Tuesday, April 17, 2007

Heroism at Virginia Tech

I know this isn't exactly a sports post, but in the wake of the tragedy at Virginia Tech yesterday, there was this bright spot amid the chaos that I felt like I had to post about. We always talk about great athletes being able to make good decisions in the blink of an eye - and this student did the same with infinitely more pressure on him than any athlete will ever have to face.

Seems like with any unthinkable tragedy like this, you always hear at least one story of true heroism come out, and this is no exception.

(Via CNN.com)

BLACKSBURG, Virginia (CNN) -- Monday's toll inside Virginia Tech's Norris Hall might have included 11 more students had it not been for a long, rectangular table and a quick-thinking senior who used it to deflect the rampage of his fellow classmate.

Zach Petkewicz said he didn't recognize the sounds that pierced the door and cinder-block walls of his classroom as gunshots until he heard a scream from the hallway of the engineering building.

"The girls in my class peeked out in the hall and saw a gunner come out of a classroom with his gun pointed down," Petkewicz told CNN.

"They immediately slammed the door shut, told us, everybody kind of went into a frenzy, a panic. I hid behind the podium and then just kind of looked up at the door. Like, there's nothing stopping this guy from just coming in. And so I said, 'We need to barricade this door.' "

Petkewicz described his state of mind unabashedly: "I was completely scared out of my mind originally, just went into a cowering position, and then just realized you have got to do something."

Petkewicz and two other students shoved a table against the door and held it there as gunshots continued to ring out from the hallway outside the classroom.

"He came to our door, tried the handle and couldn't get in because we were pushing up against it -- and tried to force his way in and got the door to open up about 6 inches -- and then we just lunged at it and closed it back up and that's when he backed up and shot twice into the middle of the door, thinking we were up against it trying to get him out."

But Petkewicz said that instead he and the other students had placed themselves in front of the cinder-block walls, where they listened to what was going on out of sight a few inches away.
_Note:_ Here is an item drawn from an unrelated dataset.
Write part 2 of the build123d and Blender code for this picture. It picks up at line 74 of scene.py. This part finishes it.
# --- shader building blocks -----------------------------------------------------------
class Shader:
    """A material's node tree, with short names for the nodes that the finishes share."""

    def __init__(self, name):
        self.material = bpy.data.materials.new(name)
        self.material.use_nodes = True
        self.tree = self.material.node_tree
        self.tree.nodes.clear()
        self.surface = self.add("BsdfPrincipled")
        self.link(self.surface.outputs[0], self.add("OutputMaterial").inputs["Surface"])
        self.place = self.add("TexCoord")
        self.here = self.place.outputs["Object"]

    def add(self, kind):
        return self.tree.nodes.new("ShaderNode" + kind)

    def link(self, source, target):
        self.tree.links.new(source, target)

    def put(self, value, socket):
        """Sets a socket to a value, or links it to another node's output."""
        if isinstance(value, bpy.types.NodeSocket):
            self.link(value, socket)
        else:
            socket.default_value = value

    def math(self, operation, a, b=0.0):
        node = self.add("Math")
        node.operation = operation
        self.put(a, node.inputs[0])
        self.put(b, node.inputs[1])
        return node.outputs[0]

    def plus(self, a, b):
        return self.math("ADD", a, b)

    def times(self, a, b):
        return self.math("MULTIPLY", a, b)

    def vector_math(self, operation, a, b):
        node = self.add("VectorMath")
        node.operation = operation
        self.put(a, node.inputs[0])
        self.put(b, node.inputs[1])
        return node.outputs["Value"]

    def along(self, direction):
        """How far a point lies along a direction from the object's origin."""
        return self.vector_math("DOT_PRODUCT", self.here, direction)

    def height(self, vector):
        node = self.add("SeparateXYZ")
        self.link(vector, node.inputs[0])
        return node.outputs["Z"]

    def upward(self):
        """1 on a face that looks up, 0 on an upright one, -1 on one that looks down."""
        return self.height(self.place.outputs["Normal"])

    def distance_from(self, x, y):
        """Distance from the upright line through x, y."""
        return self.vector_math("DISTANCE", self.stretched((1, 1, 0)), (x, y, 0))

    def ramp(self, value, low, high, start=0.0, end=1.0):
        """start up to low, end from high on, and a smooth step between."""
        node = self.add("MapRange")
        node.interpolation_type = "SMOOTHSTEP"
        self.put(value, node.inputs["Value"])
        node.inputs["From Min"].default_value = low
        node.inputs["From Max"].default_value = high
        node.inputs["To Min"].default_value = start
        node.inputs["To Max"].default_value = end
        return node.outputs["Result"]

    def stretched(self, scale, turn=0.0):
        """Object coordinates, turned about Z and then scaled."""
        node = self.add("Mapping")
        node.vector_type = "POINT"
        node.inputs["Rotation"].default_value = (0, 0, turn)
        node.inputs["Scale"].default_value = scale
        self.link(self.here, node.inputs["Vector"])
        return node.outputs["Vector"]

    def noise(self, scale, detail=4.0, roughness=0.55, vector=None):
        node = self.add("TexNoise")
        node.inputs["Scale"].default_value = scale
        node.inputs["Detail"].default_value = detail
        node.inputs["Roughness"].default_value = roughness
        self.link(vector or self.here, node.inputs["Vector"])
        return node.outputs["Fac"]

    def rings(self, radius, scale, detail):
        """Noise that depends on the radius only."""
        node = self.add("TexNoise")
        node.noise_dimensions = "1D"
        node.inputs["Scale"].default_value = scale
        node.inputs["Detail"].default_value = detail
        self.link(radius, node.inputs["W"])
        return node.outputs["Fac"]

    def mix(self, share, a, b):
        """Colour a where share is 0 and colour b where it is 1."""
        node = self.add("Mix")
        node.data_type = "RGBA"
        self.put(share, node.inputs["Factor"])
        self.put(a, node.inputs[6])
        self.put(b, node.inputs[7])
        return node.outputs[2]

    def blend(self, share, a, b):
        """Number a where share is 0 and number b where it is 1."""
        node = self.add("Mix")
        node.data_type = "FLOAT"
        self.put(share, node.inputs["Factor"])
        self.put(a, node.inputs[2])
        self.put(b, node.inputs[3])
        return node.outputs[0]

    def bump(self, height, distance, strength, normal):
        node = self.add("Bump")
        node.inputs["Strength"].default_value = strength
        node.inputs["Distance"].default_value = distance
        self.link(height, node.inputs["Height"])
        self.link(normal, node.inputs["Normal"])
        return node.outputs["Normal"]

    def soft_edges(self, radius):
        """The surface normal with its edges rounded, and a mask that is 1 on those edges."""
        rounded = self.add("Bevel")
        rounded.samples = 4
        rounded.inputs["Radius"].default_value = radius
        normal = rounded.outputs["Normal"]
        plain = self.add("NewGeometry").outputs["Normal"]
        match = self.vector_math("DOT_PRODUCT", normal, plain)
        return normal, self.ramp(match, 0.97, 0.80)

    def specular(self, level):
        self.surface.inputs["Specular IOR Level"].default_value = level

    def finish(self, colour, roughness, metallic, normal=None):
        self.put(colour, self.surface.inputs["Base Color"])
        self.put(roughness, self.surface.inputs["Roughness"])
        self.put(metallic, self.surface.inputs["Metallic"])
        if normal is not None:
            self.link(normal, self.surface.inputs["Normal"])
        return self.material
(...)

"I just heard his clip drop to the ground, and he reloaded and I thought he was coming back for a second round to try to get his way in there. He didn't say a word, and he just turned and kept firing down the hall and didn't try to get back in."
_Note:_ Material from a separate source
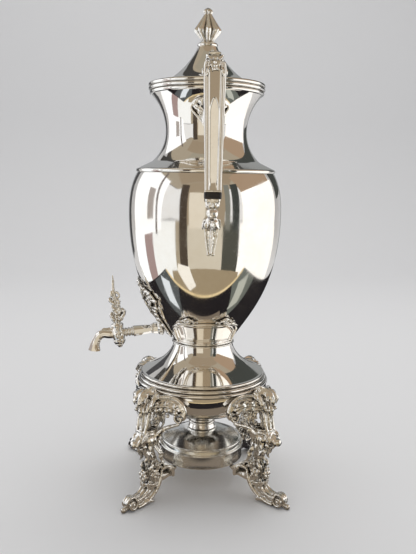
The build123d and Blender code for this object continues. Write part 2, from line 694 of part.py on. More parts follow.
def tail():
    """Socket under the lower insulator, a ball, a leaf collar and a tail that lies on the belly."""
    socket_foot = insulator_foot - socket_height
    half = strap_thickness / 2
    rim_depth, rim_half = half + insulator_overhang, strap_half_foot - insulator_overhang
    socket = limb([(handle_reach, insulator_foot, rim_depth, rim_half),
                   (handle_reach - 0.3 * half, insulator_foot - 0.5 * socket_height, half * 1.4, rim_half),
                   (handle_reach - 0.7 * half, socket_foot, half, strap_half_foot * 0.62)])
    ball_height = socket_foot - ball_of_handle_radius * 0.8
    ball = Pos(handle_reach - half, 0, ball_height) * Sphere(ball_of_handle_radius)
    foot = insulator_foot
    clear = handle_reach - belly_radius
    curl = limb([(belly_radius + 0.737 * clear, foot - 0.33 * tail_length, half, strap_half_foot * 0.62),
                 (belly_radius + 0.473 * clear, foot - 0.44 * tail_length, 1.5 * half, strap_half_foot),
                 (belly_radius + 0.311 * clear, foot - 0.53 * tail_length, 1.1 * half, strap_half_foot * 0.8),
                 (belly_radius + 0.152 * clear, foot - 0.7 * tail_length, 0.9 * half, strap_half_foot * 0.6),
                 (tail_tip_reach + 0.4 * half, foot - 0.88 * tail_length, 0.6 * half, strap_half_foot * 0.42),
                 (tail_tip_reach, foot - tail_length, 0.4 * half, strap_half_foot * 0.3)])
    above = Pos(handle_reach, 0, insulator_foot) * Box(belly_radius, belly_radius, socket_height, align=low)
    return socket + ball + curl - inside_belly - above


insulator_pair = (
    ("upper", block(arm_frame, arm_thickness + insulator_overhang, arm_half + insulator_overhang,
                    bracket_length, bracket_length + insulator_height)),
    ("lower", block(strap_way, strap_thickness + insulator_overhang, strap_half_foot + insulator_overhang,
                    0, insulator_height)),
)
whole_strap, whole_bracket, whole_tail = strap() - pin_holes, bracket() - pin_holes, tail() - pin_holes
for name, turn in (("right", 0), ("left", 180)):
    solids["handle_bracket_" + name] = Rot(0, 0, turn) * whole_bracket
    solids["handle_strap_" + name] = Rot(0, 0, turn) * whole_strap
    solids["handle_tail_" + name] = Rot(0, 0, turn) * whole_tail
    for place, insulator in insulator_pair:
        solids["insulator_" + place + "_" + name] = Rot(0, 0, turn) * (insulator - pin_holes)
solids["handle_pins"] = Compound(children=[Rot(0, 0, turn) * pin for turn in (0, 180) for pin in all_pins])

# Tap: a tube through the belly, a nut, a cock with its turning plug and key, and a spout
nut_face = RegularPolygon(tap_nut_radius, 8)
tap_nut = tap_frame * extrude(nut_face, tap_nut_length)
solids["tap_nut"] = tap_nut - along_tap(shank_radius + fit, -wall, tap_nut_length + wall)

barrel_start = tap_nut_length
barrel_end = barrel_start + barrel_length
cock_wall = cock_distance - cock_radius
barrel = along_tap(barrel_root_radius, barrel_start, barrel_end, barrel_tip_radius)
barrel += along_tap(shank_radius, -shank_length, barrel_start)
barrel += along_tap(neck_radius * 0.8, barrel_end, cock_wall + wall)
ring_pitch = (cock_wall - barrel_end) / barrel_rings
for i in range(barrel_rings):
    ring_place = Pos(0, 0, barrel_end + ring_pitch * (i + 0.5))
    barrel += tap_frame * ring_place * Torus(neck_radius * 0.8, ring_pitch * 0.4)
barrel += tap_frame * Pos(0, 0, barrel_start + wall) * Torus(barrel_root_radius, wall * 0.9)


def cone_of_plug(gap):
    """The plug's cone in its own frame, or the hole for it."""
    slope_of_cone = (plug_top_radius - plug_foot_radius) / (2 * cock_half_height)
    reach = cock_half_height + (wall if gap else 0)
    past = slope_of_cone * (reach - cock_half_height)
    return cock_frame * Cone(plug_foot_radius - past + gap, plug_top_radius + past + gap, 2 * reach)


shell = [(plug_foot_radius, -1.0), (0.8 * cock_radius, -1.0), (0.92 * cock_radius, -0.75),
         (0.84 * cock_radius, -0.55), (cock_radius, -0.3), (cock_radius, 0.4), (0.86 * cock_radius, 0.6),
         (0.96 * cock_radius, 0.8), (0.88 * cock_radius, 1.0), (plug_foot_radius, 1.0)]
cock = cock_frame * turned_points(*[(radius, share * cock_half_height) for radius, share in shell])
cock = cock + cock_frame * Cylinder(plug_top_radius, 2 * cock_half_height)
cock_body = cock - cone_of_plug(fit) - along_tap(port_radius, 0, cock_distance * 2)
solids["tap_barrel"] = barrel - cock - along_tap(port_radius, -shank_length - wall, cock_distance)
solids["tap_cock"] = cock_body

spout_path = [(-0.86, 16.1), (-0.65, 15.9), (-0.38, 16.3), (-0.2, 13.9), (-0.08, 8.9), (-0.02, 4.3), (0, 0)]
spout_span = spout_reach - tap_flange_reach - cock_distance * cos(slope)
spout_points = [(0, -spout_reach - share * spout_span, spout_mouth_height + rise)
                for share, rise in spout_path]
spout_sizes = [spout_radius * size for size in (1.02, 1.04, 1.0, 0.96, 1.0, 1.14)] + [spout_mouth_radius]
spout_bores = [spout_bore_radius * size for size in (1, 1, 1, 1.05, 1.2, 1.55)] + [spout_mouth_bore_radius]
spout = horn(spout_points, spout_sizes) - cock - horn(spout_points, spout_bores)
solids["tap_spout"] = spout

plug = cone_of_plug(0) - cock_frame * Rot(0, 90, 0) * Cylinder(port_radius, cock_radius * 3)
plug += cock_frame * Pos(0, 0, cock_half_height) * Cylinder(plug_top_radius * 0.9, rest_gap + wall, align=low)
plug += cock_frame * Pos(0, 0, -cock_half_height) * Cylinder(plug_foot_radius * 0.8, rest_gap, align=high)
solids["tap_plug"] = plug

key_foot = cock_half_height + rest_gap + wall
key_stations = [(0, 0, 0.62, 0.66), (0.14, 0.1, 0.78, 0.5), (0.28, 0.24, 1.0, 0.44), (0.02, 0.36, 0.52, 0.38),
                (-0.14, 0.5, 0.8, 0.44), (0.12, 0.64, 0.62, 0.36), (0.2, 0.72, 0.3, 0.24),
                (0.28, 0.86, 0.19, 0.17), (0.36, 1.0, 0.07, 0.07)]
key_sections = []
for inward, up, along, across in key_stations:
    height = key_foot + up * (key_rise - rest_gap - wall)
    key_sections.append(cock_frame * Pos(0, inward * key_half, height)
                        * Ellipse(across * key_half, along * key_half))
below_key = cock_frame * Pos(0, 0, key_foot - wall) * Cylinder(plug_top_radius * 2, wall, align=low)
solids["tap_key"] = loft(key_sections) - below_key

washer_top = -cock_half_height - rest_gap
screw_top = washer_top - washer_thickness
washer = Cylinder(plug_foot_radius * 1.3, washer_thickness, align=high)
screw_head = Cone(plug_foot_radius * 0.5, plug_foot_radius, screw_height, align=high)
solids["tap_washer"] = cock_frame * Pos(0, 0, washer_top) * washer
solids["tap_screw"] = cock_frame * Pos(0, 0, screw_top) * screw_head

# Strainer inside the belly: a pierced cap on the end of the tap's tube
strainer_radius = shank_radius + fit + wall / 2
strainer_end = -shank_length - strainer_length
strainer = along_tap(strainer_radius, strainer_end, strainer_grip - shank_length)
strainer -= along_tap(shank_radius + fit, strainer_end + wall / 2, wall)
for i in range(strainer_holes):
    place = Rot(0, 0, 360 / strainer_holes * i) * Pos(strainer_radius / 2, 0, strainer_end)
    strainer -= tap_frame * place * Cylinder(strainer_hole_radius, wall * 4)
solids["tap_strainer"] = strainer

for name, solid in solids.items():
    export_step(solid, "parts/" + name + ".step")
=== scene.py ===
from math import cos, pi, radians, sin
import bmesh
import bpy
import numpy as np
from mathutils import Matrix, Vector


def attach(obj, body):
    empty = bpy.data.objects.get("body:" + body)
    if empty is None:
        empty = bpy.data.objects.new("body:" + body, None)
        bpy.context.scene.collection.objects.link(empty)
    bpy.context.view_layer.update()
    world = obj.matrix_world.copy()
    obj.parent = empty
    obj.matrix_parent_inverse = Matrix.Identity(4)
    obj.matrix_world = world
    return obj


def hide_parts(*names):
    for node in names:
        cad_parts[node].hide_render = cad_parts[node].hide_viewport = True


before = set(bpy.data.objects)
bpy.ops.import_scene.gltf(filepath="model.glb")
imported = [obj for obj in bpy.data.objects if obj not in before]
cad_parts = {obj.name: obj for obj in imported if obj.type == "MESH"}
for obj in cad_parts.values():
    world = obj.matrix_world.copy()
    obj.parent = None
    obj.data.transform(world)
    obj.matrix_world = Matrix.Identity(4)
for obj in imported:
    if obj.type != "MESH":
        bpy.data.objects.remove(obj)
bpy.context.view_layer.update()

# A silver-plated coffee urn on a four-legged stand, in metres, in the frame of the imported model. The
# origin is on the floor on the axis of the vase, the tap points along -Y and the handles along +X and -X.

# The view
# The lens stands level with the urn's shoulder, in front of the right handle and a little towards the
# tap. It looks slightly down, and is tilted by a degree.
picture_height = 554            # pixels
focal_length = 660              # pixels
sensor = 36.0
eye_distance = 0.6323
eye_height = 0.3009
eye_turn = radians(4.0)         # from the handle towards the tap
look_down = radians(8.79)
look_aside = radians(0.35)
lean = radians(0.95)
lens = bpy.data.cameras.new("lens")
lens.sensor_width = sensor
lens.lens = focal_length / picture_height * sensor
lens.clip_start = 0.01
eye = bpy.data.objects.new("eye", lens)
eye.matrix_world = (
    Matrix.Translation((eye_distance * cos(eye_turn), -eye_distance * sin(eye_turn), eye_height))
    @ Matrix.Rotation(pi / 2 - eye_turn - look_aside, 4, "Z")
    @ Matrix.Rotation(pi / 2 - look_down, 4, "X")
    @ Matrix.Rotation(lean, 4, "Z")
)
bpy.context.scene.collection.objects.link(eye)
bpy.context.scene.camera = eye

# Stand drum
# A shallow bowl of silver-plated sheet, raised on a lathe and open below, where the flame's heat enters.
# It is highly polished, with the faint waves of raising, a bloom of tarnish and hairline wiping marks.
mm = 0.001
wall = 1.0 * mm
drum_foot = 70 * mm
drum_top = 101 * mm
drum_mouth = 27 * mm
drum_radius = 63 * mm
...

As the drama was unfolding, Petkewicz said, other classmates were on their cell phones with 911 operators, who told them police were on their way.

Soon, "I could hear police shouting all around the building. They were there really fast, it was just a matter of getting up and getting to us and getting this guy out of the picture."

The shooter -- identified as Cho Seung-Hui, a 23-year-old English major and South Korean native from Centreville, Virginia -- used one of his two guns to take care of that himself, police said.

Asked what he would say to those who call him a hero, Petkewicz looked away, began blinking rapidly, shrugged his shoulders, shook his head back and forth, removed his right hand from the pocket of his blue jeans and used it to stroke his forehead, then said in a voice choked with emotion, "I'm just glad I could be here."

Norris Hall is shut for the remainder of the semester.